• _Recorded data_:
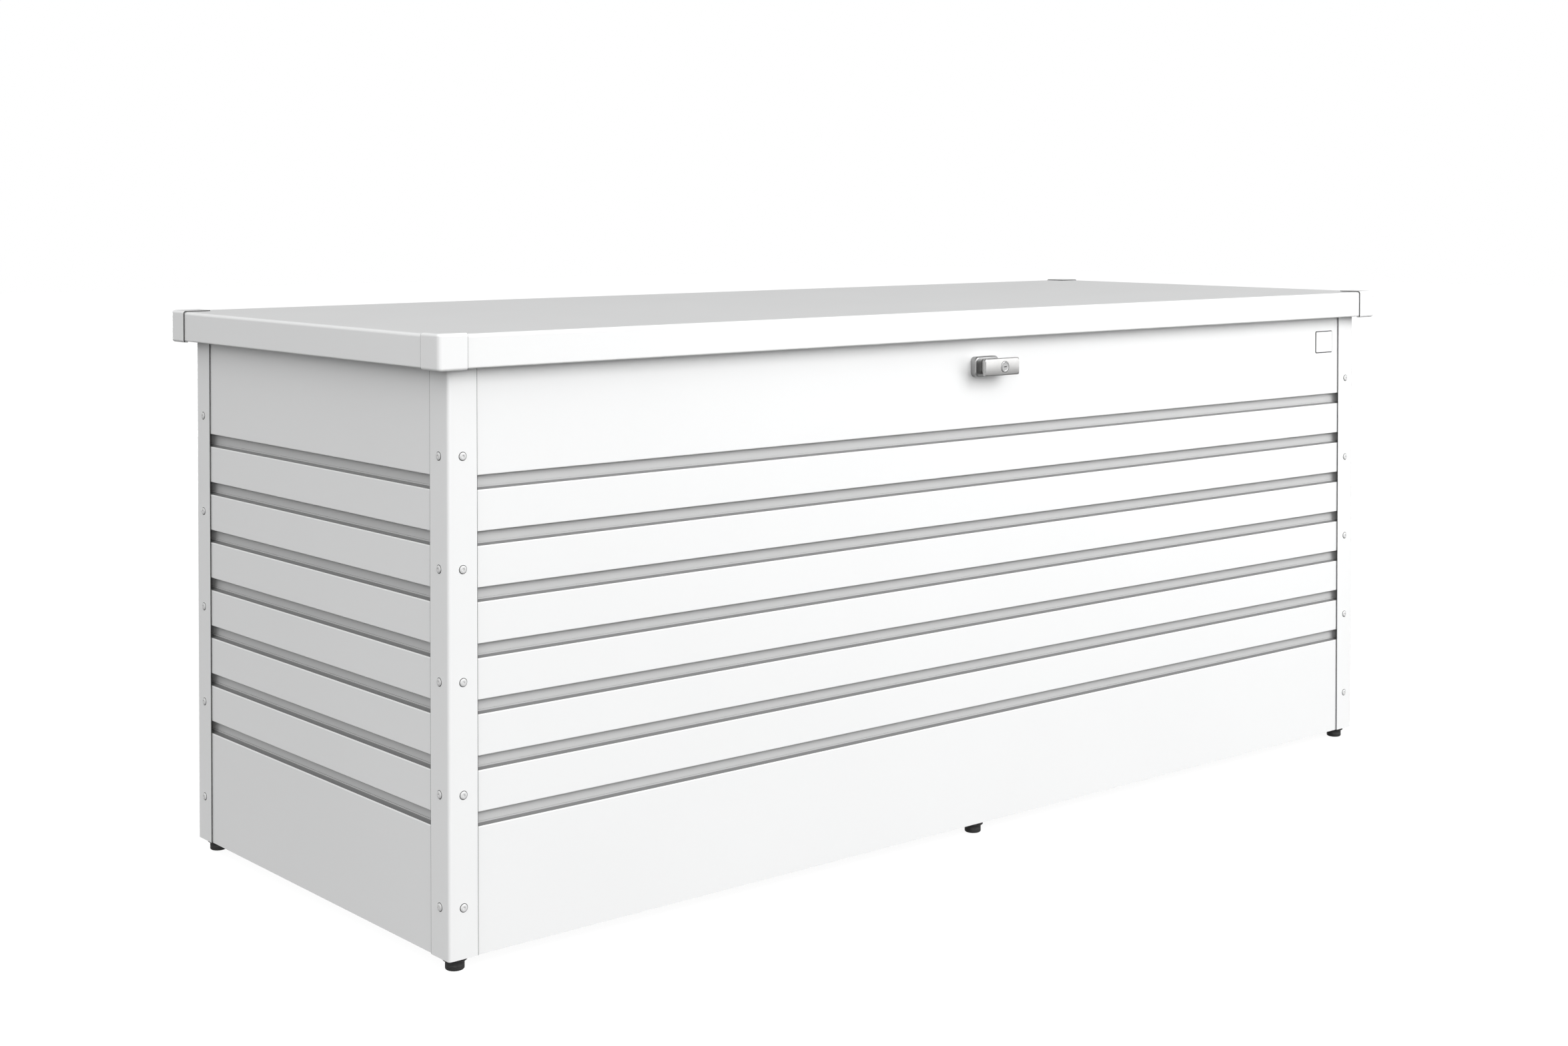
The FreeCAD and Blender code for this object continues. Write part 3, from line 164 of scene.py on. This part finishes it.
def ribbed(graph):
    """Powder coat on the walls, with painted shade inside the rolled grooves: greyer on their backs and
    dark on their floors.
    """
    made = paint(graph, WHITE, WHITE_DEEP)
    where = graph.add("ShaderNodeTexCoord")
    height = graph.add("ShaderNodeSeparateXYZ", {0: where.outputs["Object"]}).outputs["Z"]
    facing_up = graph.add("ShaderNodeSeparateXYZ", {0: where.outputs["Normal"]}).outputs["Z"]
    below_first = graph.sum_up("SUBTRACT", GROOVE_TOP, height)
    down = graph.sum_up("FLOORED_MODULO", below_first, GROOVE_PITCH)
    in_groove = graph.sum_up("MULTIPLY", graph.sum_up("LESS_THAN", down, GROOVE_HEIGHT),
                             graph.sum_up("GREATER_THAN", below_first, 0.0))
    in_groove = graph.sum_up("MULTIPLY", in_groove, graph.sum_up(
        "LESS_THAN", below_first, GROOVE_PITCH * GROOVE_COUNT))
    from_middle = graph.sum_up("DIVIDE", graph.sum_up("SUBTRACT", down, GROOVE_HEIGHT / 2),
                               GROOVE_HEIGHT / 2)
    # painted shade on the groove backs, a little darker towards their upper and lower edges
    back = graph.sum_up("SUBTRACT", 0.66, graph.sum_up(
        "MULTIPLY", graph.sum_up("MULTIPLY", from_middle, from_middle), 0.14))
    # painted shade: dark on the up-facing floors of the grooves
    floor = graph.between(facing_up, 1.0, 0.42, 0.80, 0.95)
    shade = graph.sum_up("MULTIPLY", back, floor)
    tint = graph.add("ShaderNodeCombineColor", {0: shade, 1: shade, 2: shade}).outputs[0]
    groove_painted_shade = graph.add("ShaderNodeVectorMath", {0: made["Base Color"], 1: tint},
                     operation="MULTIPLY").outputs[0]
    made["Base Color"] = graph.blend(in_groove, made["Base Color"], groove_painted_shade)
    return made


def with_painted_step_shade(graph, made, inner, outer, middle_y, top):
    """Paints shade on the narrow outer faces nearer the middle than the inner half widths, near-black as
    in a shadow gap.
    """
    where = graph.add("ShaderNodeSeparateXYZ", {
        0: graph.add("ShaderNodeTexCoord").outputs["Object"]}).outputs
    from_middle = (graph.sum_up("ABSOLUTE", where["X"]),
                   graph.sum_up("ABSOLUTE", graph.sum_up("SUBTRACT", where["Y"], middle_y)))
    upper = graph.sum_up("GREATER_THAN", where["Z"], top - SKIN)
    steps = []
    for axis in (0, 1):
        within = graph.sum_up("LESS_THAN", from_middle[axis], inner[axis])
        skin = graph.sum_up("GREATER_THAN", from_middle[1 - axis], outer[1 - axis] - SKIN)
        steps.append(graph.sum_up("MULTIPLY", within, graph.sum_up("MAXIMUM", skin, upper)))
    step = graph.sum_up("MAXIMUM", *steps)
    # painted shade: near-black on the step faces
    made["Base Color"] = graph.blend(step, made["Base Color"], grey(0.05))
    return made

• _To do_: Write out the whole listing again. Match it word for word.

• _Result_:
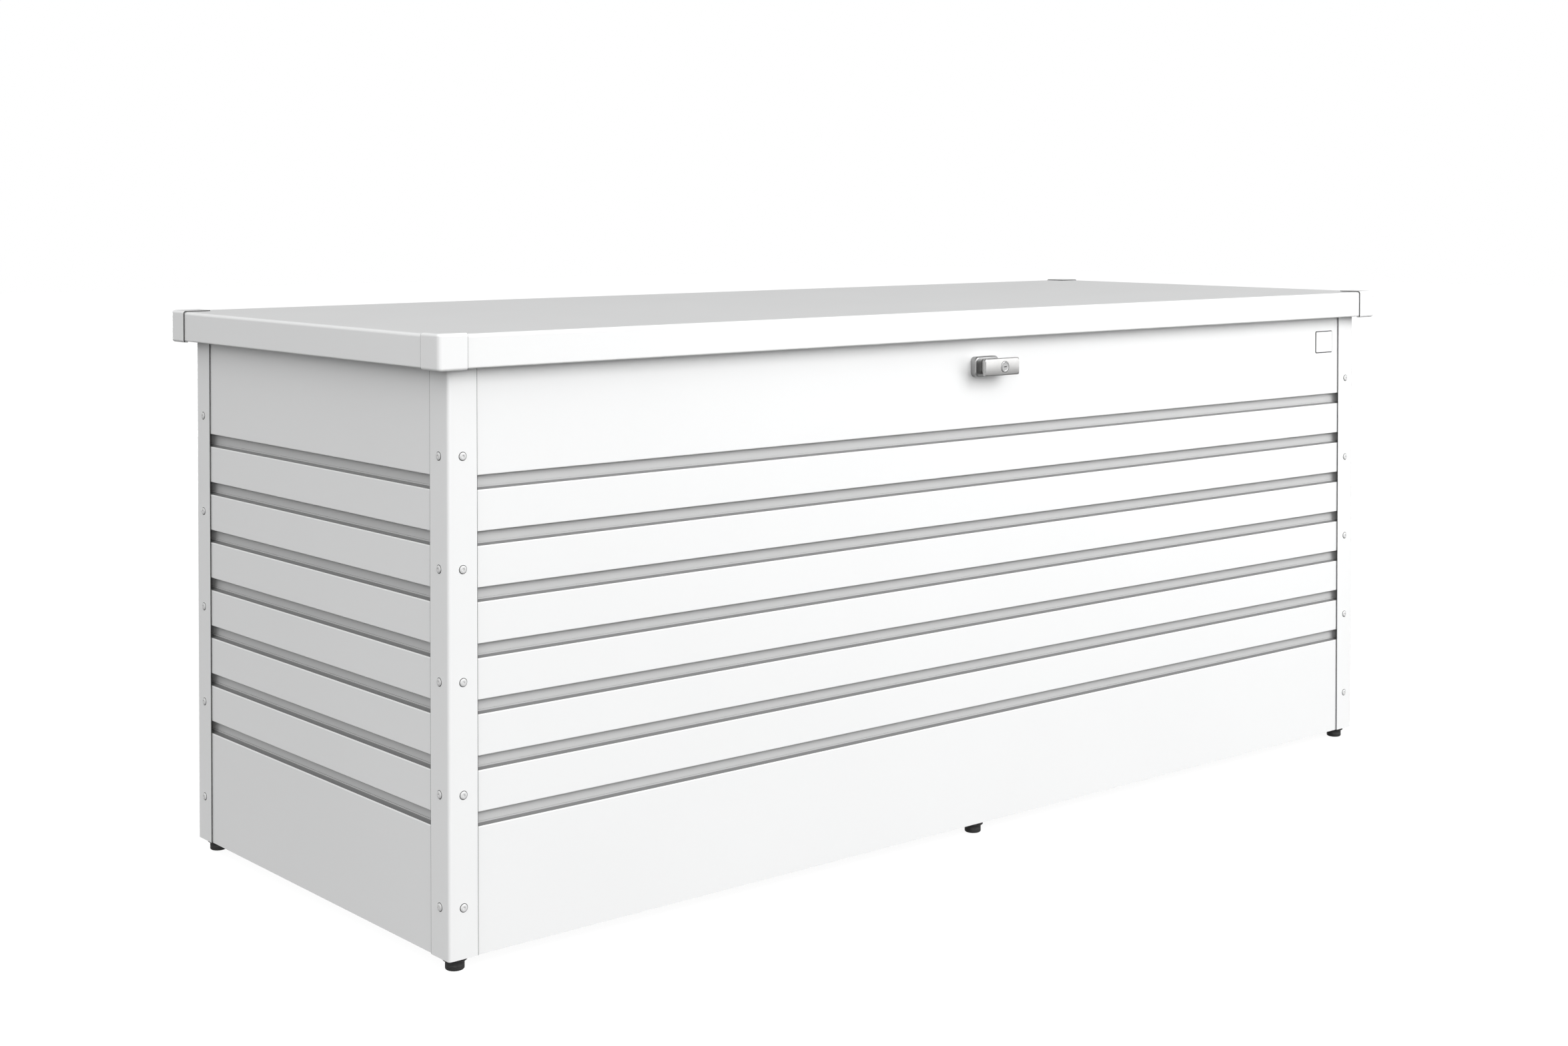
The FreeCAD and Blender code for this object continues. Write part 3, from line 164 of scene.py on. This part finishes it.
def ribbed(graph):
    """Powder coat on the walls, with painted shade inside the rolled grooves: greyer on their backs and
    dark on their floors.
    """
    made = paint(graph, WHITE, WHITE_DEEP)
    where = graph.add("ShaderNodeTexCoord")
    height = graph.add("ShaderNodeSeparateXYZ", {0: where.outputs["Object"]}).outputs["Z"]
    facing_up = graph.add("ShaderNodeSeparateXYZ", {0: where.outputs["Normal"]}).outputs["Z"]
    below_first = graph.sum_up("SUBTRACT", GROOVE_TOP, height)
    down = graph.sum_up("FLOORED_MODULO", below_first, GROOVE_PITCH)
    in_groove = graph.sum_up("MULTIPLY", graph.sum_up("LESS_THAN", down, GROOVE_HEIGHT),
                             graph.sum_up("GREATER_THAN", below_first, 0.0))
    in_groove = graph.sum_up("MULTIPLY", in_groove, graph.sum_up(
        "LESS_THAN", below_first, GROOVE_PITCH * GROOVE_COUNT))
    from_middle = graph.sum_up("DIVIDE", graph.sum_up("SUBTRACT", down, GROOVE_HEIGHT / 2),
                               GROOVE_HEIGHT / 2)
    # painted shade on the groove backs, a little darker towards their upper and lower edges
    back = graph.sum_up("SUBTRACT", 0.66, graph.sum_up(
        "MULTIPLY", graph.sum_up("MULTIPLY", from_middle, from_middle), 0.14))
    # painted shade: dark on the up-facing floors of the grooves
    floor = graph.between(facing_up, 1.0, 0.42, 0.80, 0.95)
    shade = graph.sum_up("MULTIPLY", back, floor)
    tint = graph.add("ShaderNodeCombineColor", {0: shade, 1: shade, 2: shade}).outputs[0]
    groove_painted_shade = graph.add("ShaderNodeVectorMath", {0: made["Base Color"], 1: tint},
                     operation="MULTIPLY").outputs[0]
    made["Base Color"] = graph.blend(in_groove, made["Base Color"], groove_painted_shade)
    return made


def with_painted_step_shade(graph, made, inner, outer, middle_y, top):
    """Paints shade on the narrow outer faces nearer the middle than the inner half widths, near-black as
    in a shadow gap.
    """
    where = graph.add("ShaderNodeSeparateXYZ", {
        0: graph.add("ShaderNodeTexCoord").outputs["Object"]}).outputs
    from_middle = (graph.sum_up("ABSOLUTE", where["X"]),
                   graph.sum_up("ABSOLUTE", graph.sum_up("SUBTRACT", where["Y"], middle_y)))
    upper = graph.sum_up("GREATER_THAN", where["Z"], top - SKIN)
    steps = []
    for axis in (0, 1):
        within = graph.sum_up("LESS_THAN", from_middle[axis], inner[axis])
        skin = graph.sum_up("GREATER_THAN", from_middle[1 - axis], outer[1 - axis] - SKIN)
        steps.append(graph.sum_up("MULTIPLY", within, graph.sum_up("MAXIMUM", skin, upper)))
    step = graph.sum_up("MAXIMUM", *steps)
    # painted shade: near-black on the step faces
    made["Base Color"] = graph.blend(step, made["Base Color"], grey(0.05))
    return made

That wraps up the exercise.